I just finished testing phosphate. I haven’t dosed phosphate in a couple of days and intentionally didn’t dose today.

 

With the Nyos kit, I am sitting just under 0.025ppm, the lowest non-zero reading on the card. It clearly wasn’t zero and took minimal sliding back and forth to determine that it wasn’t the next level up and wasn’t quite 0.025.

 

With the Salifert kit, I couldn’t really tell if it was zero or 0.03. It didn’t appear to be 0.1, but I was struggling to determine the level. I was pretty certain it wasn’t zero due to previous experience with the kit (checked Salifert before Nyos), but it took rinsing the sample container and adding 4ml of clean water to verify that there was actually detectable levels.

 

 

I know you aren’t really concerned at this point, but if you are looking for another kit in the future, I’d look to Nyos if you don’t want to go with a digital solution.
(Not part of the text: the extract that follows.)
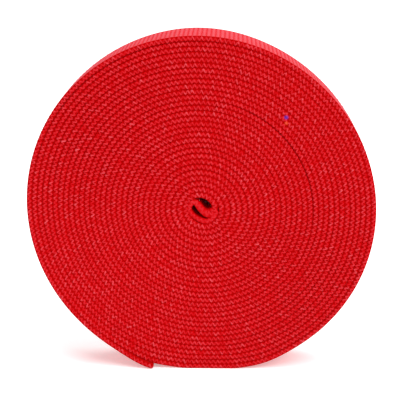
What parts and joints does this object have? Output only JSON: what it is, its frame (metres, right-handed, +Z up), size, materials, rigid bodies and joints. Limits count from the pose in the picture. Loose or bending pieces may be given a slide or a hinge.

As long as your levels are typically below 0.1ppm, it is a good kit. The shop owner mentioned that other people were upset with the kit because it is ultra low range and people that are typically looking to monitor phosphate have higher levels, so it is useless to them.

 

 

Interestingly, my nitrate was reading about 160 times higher than the phosphate three days ago and it has maintained that ratio (as far as is discernable with the precision of the kits). Nitrate to phosphate went from about 5ppm:0.03ppm to just over 2ppm:just under 0.025ppm. Anecdotally, it does appear that the uptake levels are around 160:1.